Debra Dulac: Bringing Fletcher Allen Health Care’s Recordkeeping into the 21st Century

June 7, 2012  
Filed under Health & Wellness

By Phyl Newbeck

Debra Dulac

Debra Dulac had spent her entire career at Dartmouth Hitchcock Medical Center when she decided it was time for a change.

Fletcher Allen Health Care is the lucky beneficiary of her desire to try her hand at a new location. Dulac joined FAHC at the start of the year as their new director for PRISM, the hospital’s electronic health record system. Dulac was excited to make the move to Fletcher Allen. “This is an academic medical center that is very focused on patients and their families,” she said. “I wanted to work for another organization that really cared about their population. This job allows me to use my clinical expertise, but also my IT side.”

PRISM stands for Patient Record and Information Systems Management. The system predates Dulac’s arrival, having been implemented three years ago. What interested Dulac in the project was that the system was already in place, but she would be given the opportunity to move it to the next phase and, in her words, “optimize it so it can be more efficient and provide greater value to those who are using it.”

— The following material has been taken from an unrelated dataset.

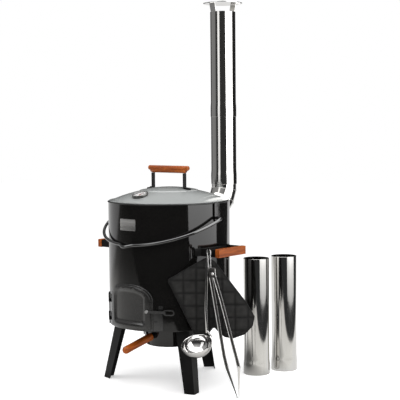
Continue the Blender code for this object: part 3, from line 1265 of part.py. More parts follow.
def make_ladle():
    path = [from_hook(LADLE_LAYER, (along, -down), LADLE_HANDLE_LENGTH)
            for along, down in LADLE_BEND_SHARES]
    handle = add("ladle_handle", swept(path, rectangle(LADLE_STRIP_WIDTH,
                                                       LADLE_STRIP_THICKNESS), (0, 1, 0)),
                 STAINLESS, LADLE, TOOL_TURN)
    half = LADLE_STRIP_THICKNESS / 2
    eye_place = TOOL_TURN @ Matrix.Translation(path[0]) @ Matrix.Rotation(pi / 2, 4, "X")
    fuse(handle, disc(LADLE_EYE_RADIUS, -half, half, 24), eye_place)
    bowl_frame = ladle_bowl_frame()
    level = -LADLE_NECK_DROP
    neck = [path[-1] + Vector((0, 0, LADLE_NECK_REACH)),
            bowl_frame @ rim_side(LADLE_BOWL_RADIUS + LADLE_NECK_REACH, level),
            bowl_frame @ rim_side(LADLE_BOWL_RADIUS + SEAT_GAP, level)]
    across = (neck[1] - neck[0]).cross(neck[2] - neck[1])
    fuse(handle, rod(neck, LADLE_NECK_RADIUS, across, 10), TOOL_TURN)
    cut(handle, disc(HOOK_RADIUS + HANG_GAP, -OVERRUN, OVERRUN, 20), eye_place)
    squash = LADLE_BOWL_DEPTH / LADLE_BOWL_RADIUS
    outer = arc((0, 0), LADLE_BOWL_RADIUS, -pi / 2, 0, 6)
    inner = arc((0, 0), LADLE_BOWL_RADIUS - LADLE_BOWL_WALL, 0, -pi / 2, 6)
    profile = [(radius, height * squash) for radius, height in outer + inner]
    profile[0] = (0, profile[0][1])
    profile[-1] = (0, profile[-1][1])
    add("ladle_bowl", turned(profile, ROUND_SIDES), STAINLESS, LADLE, TOOL_TURN @ bowl_frame)


def channel(width, depth, sheet):
    """A U-shaped section, open toward the front."""
    return [(-width / 2, -depth / 2), (-width / 2, depth / 2), (width / 2, depth / 2),
            (width / 2, -depth / 2), (width / 2 - sheet, -depth / 2),
            (width / 2 - sheet, depth / 2 - sheet), (sheet - width / 2, depth / 2 - sheet),
            (sheet - width / 2, -depth / 2)]


RIVET = from_hook(TONGS_LAYER, TONGS_RIVET_SHARES, TONGS_LENGTH)
TONGS_ARM = joint_empty("tongs_arm_pivot", TOOL_TURN @ RIVET, TONGS)
TONGUE_NEAR = TONGS_WIRE + SEAT_GAP
TONGUE_FAR = TONGUE_NEAR + TONGS_SHEET


def tongs_claw(foot, hand):
    """A claw that tapers from an arm's foot to a narrow tip beside the other claw's."""
    tip = from_hook(TONGS_LAYER, TONGS_TIP_SHARES, TONGS_LENGTH)
    tip.x += hand * TONGS_CLAW_SPREAD
    run = (tip - foot).normalized()
    side = Vector((0, 1, 0)).cross(run)
    root = foot - run * OVERRUN
    corners = (root - side * TONGS_CLAW_WIDTH / 2, root + side * TONGS_CLAW_WIDTH / 2,
               tip + side * TONGS_CLAW_TIP / 2, tip - side * TONGS_CLAW_TIP / 2)
    half = (TONGS_DEPTH - TONGS_SHEET) / 2
    return block([(point.x, point.z) for point in corners], -TONGS_LAYER - half,
                 -TONGS_LAYER + half, "Y")


def tongs_arm(name, shares, hand, parent):
    """A channelled arm: a flat tongue round the rivet at its top, a claw at its foot."""
    across = (0, 1, 0)
    path = [from_hook(TONGS_LAYER, share, TONGS_LENGTH) for share in shares]
    arm = add(name, swept(path, channel(TONGS_WIDTH, TONGS_DEPTH, TONGS_SHEET), across),
              STAINLESS, parent, TOOL_TURN)
    fuse(arm, tongs_claw(path[-1], hand), TOOL_TURN)
    middle = -hand * (TONGUE_NEAR + TONGUE_FAR) / 2
    lift = Vector((0, -middle, 0))
    down = path[0] + (path[1] - path[0]).normalized() * TONGS_DEPTH
    fuse(arm, swept([RIVET + lift, path[0] + lift, down + lift],
                    rectangle(TONGS_WIDTH - TONGS_SHEET, TONGS_SHEET), across), TOOL_TURN)
    rivet_place = TOOL_TURN @ Matrix.Translation(RIVET) @ Matrix.Rotation(pi / 2, 4, "X")
    fuse(arm, disc(TONGS_EYE_RADIUS, middle - TONGS_SHEET / 2, middle + TONGS_SHEET / 2, 20),
         rivet_place)
    cut(arm, disc(TONGS_RIVET_RADIUS + SLIDE_GAP, -OVERRUN, OVERRUN, 20), rivet_place)


def make_tongs():
    tongs_arm("tongs_arm_left", TONGS_LEFT_SHARES, -1, TONGS)
    tongs_arm("tongs_arm_right", TONGS_RIGHT_SHARES, 1, TONGS_ARM)
    rivet_place = TOOL_TURN @ Matrix.Translation(RIVET) @ Matrix.Rotation(pi / 2, 4, "X")
    near = TONGUE_FAR + SEAT_GAP
    far = near + TONGS_RIVET_HEAD
    pin = [(0, -far), (TONGS_RIVET_HEAD_RADIUS, -far), (TONGS_RIVET_HEAD_RADIUS, -near),
           (TONGS_RIVET_RADIUS, -near), (TONGS_RIVET_RADIUS, near),
           (TONGS_RIVET_HEAD_RADIUS, near), (TONGS_RIVET_HEAD_RADIUS, far), (0, far)]
    add("tongs_pin", turned(pin, 20), BRIGHT_STEEL, TONGS, rivet_place)
    hang = from_hook(TONGS_LAYER, (0, 0), TONGS_LENGTH)
    half_width = HOOK_RADIUS + HANG_GAP + TONGS_WIRE
    add("tongs_loop", closed_rod(long_loop(hang, RIVET, half_width), TONGS_WIRE, (0, 1, 0), 8),
        STAINLESS, TONGS, TOOL_TURN)


def make_spare_pipes():
    for number, (side, back) in enumerate(SPARE_PIPE_PLACES, 1):
        lift = joint_empty(f"spare_pipe_{number}_lift", (side, back, 0), STOVE)
        add(f"spare_pipe_{number}", socket_pipe(0, SPARE_PIPE_LENGTH), STAINLESS, lift,
            shift(side, back, 0))


def stand_on_origin():
    """Move the stove so that the bottom centre of its bounding box is the origin."""
    bpy.context.view_layer.update()
    depsgraph = bpy.context.evaluated_depsgraph_get()
    corners = []
    for piece in bpy.data.objects:
        if piece.type == "MESH" and not piece.hide_render:
            shape = piece.evaluated_get(depsgraph)
            corners += [shape.matrix_world @ vert.co for vert in shape.data.vertices]
    low = [min(corner[axis] for corner in corners) for axis in range(3)]
    high = [max(corner[axis] for corner in corners) for axis in range(3)]
    STOVE.location = (-(low[0] + high[0]) / 2, -(low[1] + high[1]) / 2, -low[2])
    bpy.context.view_layer.update()
    size = ", ".join(f"{b - a:.4f}" for a, b in zip(low, high))
    print(f"Stove axis at {STOVE.location.x:.5f}, {STOVE.location.y:.5f}; size {size}")


make_drum()
make_grate()
make_door_frame()
make_name_plate()
make_hinge()
make_door()
make_latch()
make_keeper()
make_flue()
make_cap()
make_legs()
make_pan()
make_rails()
make_carrying_handles()
make_pot()
make_bail()
make_lid()
make_lid_handle()
make_gauge()
make_hook()
make_mitts()
make_ladle()
make_tongs()
make_spare_pipes()
stand_on_origin()
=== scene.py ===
"""Looks of the outdoor cauldron stove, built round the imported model.

Pieces are modelled in the stove's own coordinates: its axis is X = Y = 0, the floor is Z = 0,
the fire door is toward -Y and the flue toward +Y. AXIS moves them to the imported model's frame.
"""
from math import acos, atan2, cos, exp, pi, radians, sin, sqrt, tan

import bmesh
import bpy
from mathutils import Matrix, Vector, noise


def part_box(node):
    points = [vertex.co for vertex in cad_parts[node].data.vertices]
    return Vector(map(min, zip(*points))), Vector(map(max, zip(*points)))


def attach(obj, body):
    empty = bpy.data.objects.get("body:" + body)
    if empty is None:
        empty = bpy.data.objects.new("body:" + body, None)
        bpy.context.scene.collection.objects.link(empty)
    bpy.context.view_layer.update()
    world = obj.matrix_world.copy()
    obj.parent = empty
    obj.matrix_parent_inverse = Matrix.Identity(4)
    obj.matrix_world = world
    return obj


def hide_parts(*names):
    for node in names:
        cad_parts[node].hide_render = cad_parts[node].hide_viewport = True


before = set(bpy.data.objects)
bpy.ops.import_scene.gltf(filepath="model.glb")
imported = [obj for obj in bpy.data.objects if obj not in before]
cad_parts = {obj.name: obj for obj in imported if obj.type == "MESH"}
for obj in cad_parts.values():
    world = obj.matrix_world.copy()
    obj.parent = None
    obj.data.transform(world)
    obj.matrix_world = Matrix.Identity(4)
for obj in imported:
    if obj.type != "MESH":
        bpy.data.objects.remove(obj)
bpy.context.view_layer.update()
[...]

Dulac sees her job as learning how patients and staff are utilizing the system, getting them more engaged in the process and then helping them use it more efficiently. “Just because a system is in place,” she said “doesn’t mean you know everything about it.”

Dulac has a BS in nursing and MBA certification in Nursing Informatics (a program devoted to the study of modern technology in the nursing field), as well as being a Certified Professional Health Information Technologist. The 51-year-old started at Dartmouth Hitchcock as a staff nurse and within a year was promoted to a leadership role. She found her “true love and niche” in clinical and technological support, joining the team that created the electronic record system at Dartmouth. When the hospital decided to move the system to an external vendor, she led the vendor selection process and then helped with the transition.

Dulac realizes that even though the PRISM system is already in place, it can still be improved upon. “Viewing something electronically is a different way of capturing information,” she said. “You’re shifting how someone works. Now that the system is in place there is time to rethink how it’s done and make it better.”

Options include adding more data sets or changing the order in which the information is provided. “It’s a pretty powerful tool,” said Dulac, noting that electronic record keeping is crucial because patients may be treated at several different locations. “This is better for patients as well as for the care delivery system,” she said.

Through PRISM, patients have the opportunity to look at their records in the comfort of their homes, although Dulac stressed this does not take the place of physician/patient visits. “This has been created from an efficiency perspective,” she said “not to replace conversations with doctors.”

Dulac noted that the system has built-in redundancies and down time procedures which create a safety network in case of power outages. There are also a variety of security measures to prevent anyone from hacking into the system.

Dulac is the mother of four sons, one of whom is a first year student at St. Michael’s College. For now, she continues to live in the Upper Valley and commutes to FAHC because her second son is a junior who plays on his school’s football team. He has been playing varsity since his first year of high school and college scouts have been attending his games, so she is unwilling to uproot him until graduation, even though various friends and neighbors have offered to house him in the interim. After he graduates, Dulac intends to move the rest of her family closer to Fletcher Allen.

The commute is a tough one, made more difficult by the fact that Dulac is determined to attend all her children’s sporting events, but the New Hampshire born woman considers herself very strong willed. “If there’s something worth doing, you do it,” she said, noting that eighteen months of commuting will help her decide exactly where in Chittenden County she would like to put down roots. “I really feel like I was given a gift to work here,” she said. “I don’t think I could have created a better situation for myself.”

Dulac is excited about the opportunity to help improve the PRISM system. “The hard work has been done,” she said “but now it’s gaining momentum and getting people excited. Putting it in was only the beginning. This is a living breathing tool that we need to take care of.” Dulac views her job as one that involves listening skills which will help her foster a better environment for patients and staff and create a partnership between them. “This was a significant investment,” she said. “That’s the exciting part. We’re truly making a difference. If I can’t make things better and move it forward I won’t be successful. My job is to change things for the better.”